Già. Povero Generale, vittima di una femme fatale. Un uomo così ferreo, dalla leadership così muscolare, che diviene vittima passiva di una donna, cui lui stesso aveva conferito ogni accesso alla sua vita privata, per servizio.
Quindi, c’è un doppio standard: i peccati di un uomo sono minori di quelli di una donna. Specialmente se l’uomo in questione è stato il comandante delle forze armate e direttore della CIA.
L’altro op-ed è del mio idolo, Joel Stein. Nello stesso numero del TIME, Stein spiega come si fa a non cadere in tentazione e spera in un prossimo manuale della CIA ad uso dei capi e dei comandanti.. La sua teoria di premessa è che gli uomini sono molto deboli e l’unica maniera per salvarsi è schivare ogni occasione di tentazione: “Se si è a dieta, non bisogna far entrare la cioccolata in casa.” (Per la cronaca, la moglie di Joel si convinse che ‘dieta’ fosse riferito a lei e furono brutti quarti d’ora in famiglia.) Stein, per esempio, si fa massaggiare solo dalle poltrone elettriche, non da mani femminili; sul GPS ha messo una voce maschile, per evitare fantasie alla guida, non come Aldo [di Aldo Giovanni e Giacomo] che in un film s’innamorò della voce del suo tomtom. Insomma, una specie di talibanesimo in chiave occidentale.
Ma l’articolo di Joel (siamo pure ‘amici’ su FB) non è così banale come sembra. Secondo gli esperti (negli USA gli esperti sono Cassazione), è semplicemente successo che il Generale Petraeus non sia stato abituato a gestire i rapporti affettivi, avendo a che fare solo con soldatacci, scenari di guerra impervi e difficili, zero sentimenti, poca umanità.
Per un pezzo grosso come lui – a differenza della tesi della Christakis che parla di sudditanza femminile al potente di turno e di stereotipi maschilisti – e secondo Charles Duhigg – uno psicologo intervistato a tal proposito da Stein – i rapporti affettivi di tali personaggi sono ricompresi nella sfera del ‘sesso’ e gestiti come da secoli i maschi super-alfa (mio neologismo, per indicare gente ancor più ‘comandosa’) gestiscono queste cose, con parecchia auto-indulgenza ed auto-giustificazione.
Più sono potenti e imperiosi, più sono soggetti alle conseguenze nefaste del desiderio.
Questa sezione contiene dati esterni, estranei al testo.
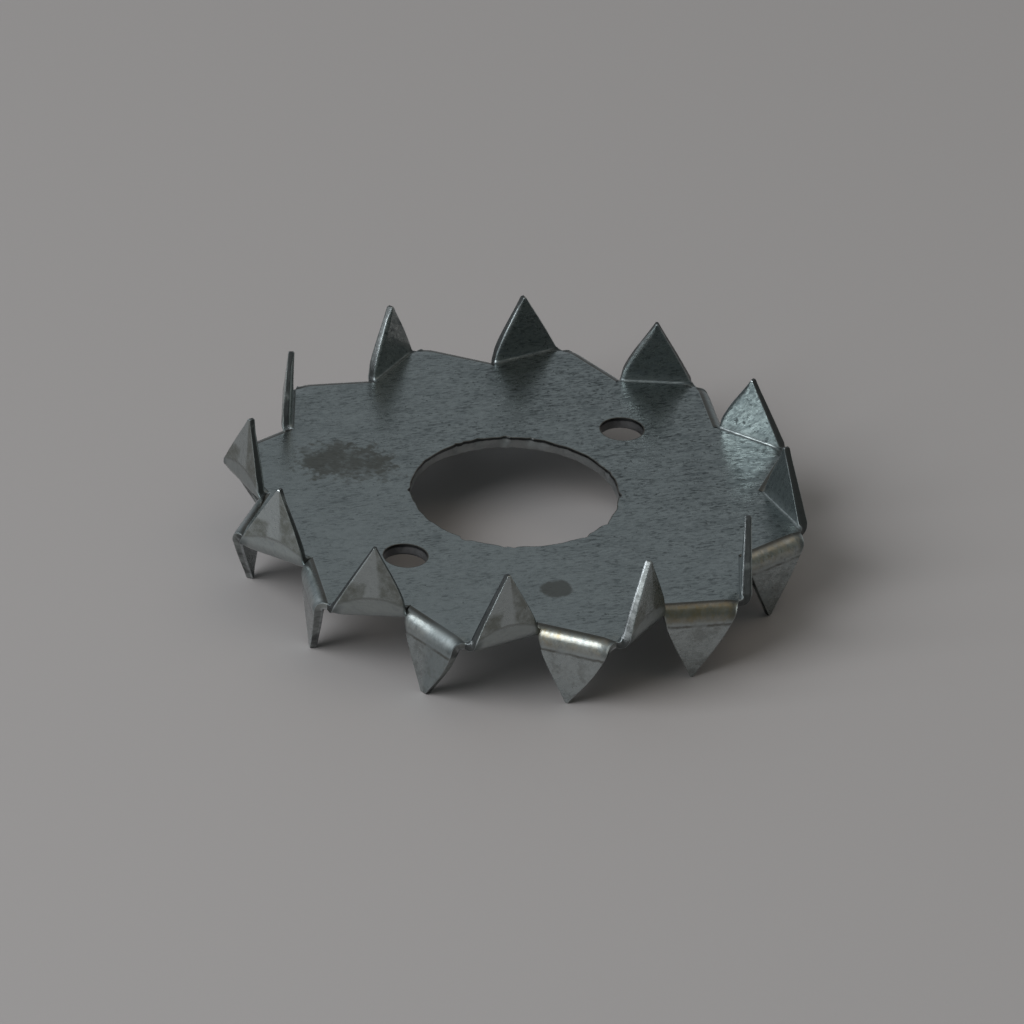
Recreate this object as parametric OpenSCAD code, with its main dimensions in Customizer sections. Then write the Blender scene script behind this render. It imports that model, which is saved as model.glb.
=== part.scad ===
// Double-sided toothed-plate timber connector, folded from one round blank of galvanised sheet.
// Units are millimetres. The origin is the bore centre at mid-thickness of the flat plate, +Z is up,
// and the two nail holes lie on the X axis. The part rests on the tips of its downward teeth.

/* [Sheet] */
// Thickness of the galvanised sheet
sheet_thickness = 1.0; // [0.8:0.05:1.2]
// Outside radius of the fold at the root of every tooth
outer_bend_radius = 1.3; // [1.2:0.05:1.5]
// Radius of the sharp crease on the inside of every fold
crease_radius = 0.25; // [0.1:0.05:0.3]

/* [Plate] */
// Diameter across the outer corners of the star of fold lines
fold_corner_diameter = 47.0; // [46:0.2:50]
// Diameter across the slit roots, the inner corners of the star of fold lines
slit_root_diameter = 39.8; // [38:0.2:42]
// Length of flat sheet left standing beyond each outer corner, between two teeth
corner_nose = 0.3; // [0.1:0.05:0.5]

/* [Teeth] */
// Number of teeth on each face
teeth_per_face = 12; // [10:1:14]
// Height over the tips of the upper and lower teeth
overall_height = 12.2; // [10:0.2:14]
// Thickness of each tooth at its root, where the fold has drawn the sheet thinner
tooth_thickness = 0.8; // [0.65:0.05:0.9]
// Width of the blunt end of each tooth
tip_width = 0.25; // [0.1:0.05:0.5]
// Angle by which the inner face of each tooth leans in towards the bolt
tooth_lean = 1; // [0:0.25:1.5]
// Angle between the inner and outer faces, which thins each tooth towards its tip
tooth_taper = 3; // [0:0.5:4]
// Width of the sheared slit between an upward and a downward tooth
slit_width = 0.1; // [0.05:0.05:0.3]

/* [Holes] */
// Diameter of the central bolt hole
bore_diameter = 17; // [12:0.5:20]
// Diameter of each nail hole
nail_hole_diameter = 3.6; // [2:0.2:5]
// Distance between the centres of the two nail holes
nail_hole_spacing = 27.6; // [27:0.2:32]
// Radius drawn into the upper rim of every hole by the punch
rim_radius = 0.2; // [0.05:0.05:0.3]

/* [Hidden] */
$fn = 96;
overlap = 0.5;          // how far joined bodies run into each other, and cutters past a face

corner_r = fold_corner_diameter / 2;
slit_r = slit_root_diameter / 2;
pitch = 360 / teeth_per_face;      // from one slit to the next
half_pitch = pitch / 2;            // from a slit to the outer corner beside it

// A tooth is drawn with its slit root at the origin, +X along the fold line to the outer corner,
// +Y outwards and +Z towards its tip.
fold_run = [corner_r * cos(half_pitch) - slit_r, corner_r * sin(half_pitch)];
fold_length = norm(fold_run);
slit_angle = atan2(fold_run.y, fold_run.x);        // between the slit and the fold line

mid_to_face = sheet_thickness / 2;
outer_bend_axis = [0, outer_bend_radius - mid_to_face];
crease_axis = [outer_bend_radius - tooth_thickness - crease_radius, mid_to_face + crease_radius];
shoulder_height = sheet_thickness + crease_radius / 2;     // where the flanks start, from the far face
tip_height = overall_height / 2;
tooth_length = tip_height + mid_to_face;           // from the far face of the plate to the tip
tip_centre = tooth_length / tan(slit_angle);       // along the fold line, in line with the slit

// Nose of the sheet at the outer corner, in the same tooth coordinates
corner_angle = slit_angle - half_pitch;            // between the fold line and the corner's radius
nose = [fold_length + corner_nose * cos(corner_angle), corner_nose * sin(corner_angle)];
tip_x = [tip_centre - tip_width / 2, tip_centre + tip_width / 2];
slit_flank_run = tip_x[0] / tooth_length;          // run along the fold for each unit of height
corner_flank_run = (nose.x - tip_x[1]) / (tooth_length - nose.y);
corner_flank_foot = nose.x + nose.y * corner_flank_run;     // where that flank meets the far face

// Outline of one tooth laid flat: the slit flank, the blunt tip and the flank to the outer corner.
module flat_outline() {
    polygon([
        [0, 0],
        [tip_x[0], tooth_length],
        [tip_x[1], tooth_length],
        [corner_flank_foot, 0],
        [corner_flank_foot, -2 * overlap],
        [-overlap, -2 * overlap]
    ]);
}

// The same outline standing on the far face, left at full width below the shoulders of the tooth.
module standing_outline() {
    polygon([
        [-overlap, -overlap],
        [-overlap, shoulder_height],
        [shoulder_height * slit_flank_run, shoulder_height],
        [tip_x[0], tooth_length],
        [tip_x[1], tooth_length],
        [corner_flank_foot - shoulder_height * corner_flank_run, shoulder_height],
        [corner_flank_foot + overlap, shoulder_height],
        [corner_flank_foot + overlap, -overlap]
    ]);
}

// Everything on the inner side of one face of the fold: below the sheet's face, round its bend
// and up its leaning side.
module inside_face(radius, axis, lean) {
    top = tip_height + overlap;
    foot = axis + radius * [cos(lean), sin(lean)];
    translate(axis) circle(radius);
    polygon([
        [-overlap, axis.y - radius],
        [axis.x, axis.y - radius],
        foot,
        [foot.x - (top - foot.y) * tan(lean), top],
        [-overlap, top]
    ]);
}

// Section across a fold: the edge of the plate, the quarter bend and the tapering tooth.
module fold_section() {
    translate([-overlap, -mid_to_face]) square([overlap, sheet_thickness]);
    difference() {
        intersection() {
            inside_face(outer_bend_radius, outer_bend_axis, tooth_lean + tooth_taper);
            translate([0, -mid_to_face]) square([outer_bend_radius, tooth_length + overlap]);
        }
        inside_face(crease_radius, crease_axis, tooth_lean);
    }
}

// Moves a tooth from its own coordinates to its place beside the slit on the X axis.
module at_slit() {
    translate([slit_r, 0]) rotate(-slit_angle) children();
}

// One tooth folded upwards, trimmed to its outline both where it stands and where it lies flat,
// and kept between its slit and just past the radius through its outer corner.
module tooth() {
    reach = corner_r + tooth_length;
    margin = slit_width / 2;
    intersection() {
        at_slit() translate([-overlap, 0, 0])
            rotate([90, 0, 90]) linear_extrude(corner_flank_foot + 2 * overlap) fold_section();
        at_slit() translate([0, tooth_length, -mid_to_face])
            rotate([90, 0, 0]) linear_extrude(2 * tooth_length) standing_outline();
        translate([0, 0, -tooth_length]) linear_extrude(2 * tooth_length) intersection() {
            at_slit() flat_outline();
            polygon([
                [0, -margin],
                [reach, -margin],
                [reach, -reach * tan(half_pitch) - margin],
                [0, -2 * margin]
            ]);
        }
    }
}

// Flat plate inside the fold lines: a star with an outer corner between every two slit roots.
module flat_plate() {
    translate([0, 0, -mid_to_face]) linear_extrude(sheet_thickness) polygon([
        for (i = [0 : 2 * teeth_per_face - 1])
            (i % 2 == 0 ? corner_r : slit_r) * [cos(i * half_pitch), sin(i * half_pitch)]
    ]);
}

// A punched hole on the Z axis, with its upper rim rounded over.
module punched_hole(diameter) {
    cylinder(h = 2 * sheet_thickness, d = diameter, center = true);
    translate([0, 0, mid_to_face - rim_radius]) rotate_extrude() difference() {
        translate([diameter / 2 - overlap, 0]) square([overlap + rim_radius, rim_radius + overlap]);
        translate([diameter / 2 + rim_radius, 0]) circle(rim_radius);
    }
}

module toothed_plate() color([0.62, 0.65, 0.67]) {
    difference() {
        union() {
            flat_plate();
            for (i = [0 : teeth_per_face - 1]) rotate([0, 0, half_pitch + i * pitch]) {
                tooth();
                rotate([180, 0, 0]) tooth();
            }
        }
        punched_hole(bore_diameter);
        for (side = [-1, 1])
            translate([side * nail_hole_spacing / 2, 0, 0]) punched_hole(nail_hole_diameter);
    }
}

toothed_plate();
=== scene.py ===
import math

import bmesh
import bpy
import numpy as np
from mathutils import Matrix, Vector
from mathutils.geometry import delaunay_2d_cdt


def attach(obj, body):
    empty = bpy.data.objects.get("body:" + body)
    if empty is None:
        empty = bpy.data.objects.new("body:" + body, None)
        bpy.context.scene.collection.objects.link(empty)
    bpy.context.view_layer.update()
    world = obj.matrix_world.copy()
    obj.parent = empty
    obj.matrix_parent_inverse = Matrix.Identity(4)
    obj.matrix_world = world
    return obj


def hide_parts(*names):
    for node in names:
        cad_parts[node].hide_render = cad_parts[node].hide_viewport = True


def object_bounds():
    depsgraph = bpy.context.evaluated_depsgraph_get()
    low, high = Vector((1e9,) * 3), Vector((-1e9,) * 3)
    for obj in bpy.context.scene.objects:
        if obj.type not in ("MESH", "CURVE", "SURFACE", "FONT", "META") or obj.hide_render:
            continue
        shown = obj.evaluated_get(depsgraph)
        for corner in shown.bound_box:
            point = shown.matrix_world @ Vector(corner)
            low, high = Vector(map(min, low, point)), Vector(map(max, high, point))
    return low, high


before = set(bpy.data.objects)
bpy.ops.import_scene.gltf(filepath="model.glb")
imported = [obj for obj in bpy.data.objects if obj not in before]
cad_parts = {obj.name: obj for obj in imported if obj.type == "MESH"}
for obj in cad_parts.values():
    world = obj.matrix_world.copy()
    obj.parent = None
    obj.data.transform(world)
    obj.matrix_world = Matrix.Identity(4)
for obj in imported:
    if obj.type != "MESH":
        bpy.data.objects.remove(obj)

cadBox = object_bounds()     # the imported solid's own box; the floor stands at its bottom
scene = bpy.context.scene
mm = 0.001

# The folded sheet, in millimetres. The bolt axis is Z and the nail holes lie on X.
sheetValues = {
    "thickness": 1.0,
    "teethPerFace": 12,
    "cornerRadius": 23.42,         # outer corners of the star of fold lines
    "slitRadius": 19.9,            # slit roots, its inner corners
    "cornerNose": 0.12,            # flat sheet left beyond each outer corner
    "noseThin": (0.20, 1.3),       # how much thinner each face is at a corner, and how far that reaches
    "tipHeight": 6.06,
    "bendRadius": 0.68,            # to the middle of the sheet
    "bendFade": 0.42,              # how far from an outer corner the fold takes to open up
    "thinnedBy": (0.4, 1.3),       # where a bend starts and stops growing thinner, in bend lengths
    "rootThickness": 0.84,
    "tipThickness": {"up": 0.52, "down": 0.60},
    "slitGap": (0.04, 0.3),        # how far a slit opens, and over what height
    "swellFrom": (0.5, 1.3),       # height where a slit flank starts to bulge, and over what height
    "slitRoll": (0.46, 0.25),      # width and depth of the rounded edge along a slit, on the inner face
    "cornerRoll": (0.14, 0.07),    # the same along the flank to an outer corner, on the outer face
    "noseRoll": (0.10, 0.05),      # the same on both faces at the nose between two teeth
    "rootRoll": (0.45, 0.17),      # the same where a bend ends at its slit, on the outer face
    "sharpRoll": (0.07, 0.035),    # the other side, where the burr stands
    "tipRoll": (0.16, 0.07),
    "rollNarrows": 1.3,            # width of tooth below which its rounded edges narrow
    "slitRollStarts": 0.8,         # height over which an edge grows round, at a slit root and at a corner
    "cornerRollStarts": 0.12,
    "noseRollReach": 0.8,
    "rootRollSpan": (0.9, 1.3, 2.4),     # height over which it grows, over which it fades, and its end
    "flankLean": (0.90, 0.86),     # nearness of a slit or corner flank, as a share of the way along the fold
    "leastHalf": 0.05,             # least thickness from mid sheet to a face
    "bendRows": 15,
    "shankRows": 22,
    "tipRows": (0.17, 0.09, 0.04, 0.0),  # from the tip down
    "shankEnds": 0.3,
    "columns": 18,
    "edgeColumns": (0.0, 0.02, 0.055, 0.11, 0.18, 0.27, 0.38),
    "columnsNarrow": 1.6,          # width of tooth below which the edge columns close up
    "wallSteps": 5,
    "wallRagged": 0.006,
    "faceLane": 5.0,               # flatPlace's Z on the sheet's upper side, and minus this on its underside
    "bow": 0.03,
    "weld": 0.0012,
    "sliver": 0.0005,
    "sharpAngle": 50,
    "seed": 7,
}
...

La questione, conclude Stein facendo parlare un professore della Carnegie Mellon, George Loewenstein, è che l’umanità o è troppo auto-indulgente perdonandosi ogni cosa in deroga alle regole (legge, morale, etica, deontologia), o è troppo bacchettona e non perdona niente agli altri. Non siamo preparati a capire cosa vogliamo e perché, né a comprendere – almeno per sommi capi – le conseguenze delle nostre scelte. Diventiamo vittime di una potente forza, la forza del desiderio, che pare esterna a noi e che ci sospinge nei guai. Esattamente come successe ad un impassibile Toni Servillo in “Le conseguenze dell’amore”.
Ce n’è più d’una morale in questa vicenda. La prima è che i film insegnano parecchio. La seconda è che il maschilismo alligna pure lì, negli States, aggravato dal fatto che non si vuole accettare che il destino degli eserciti statunitensi e della sicurezza nazionale sia stato in balìa di debolezze umane, molto umane.
La terza morale è quella solita: la colpa è sempre delle donne, il vero ed eterno Male, non dei generali.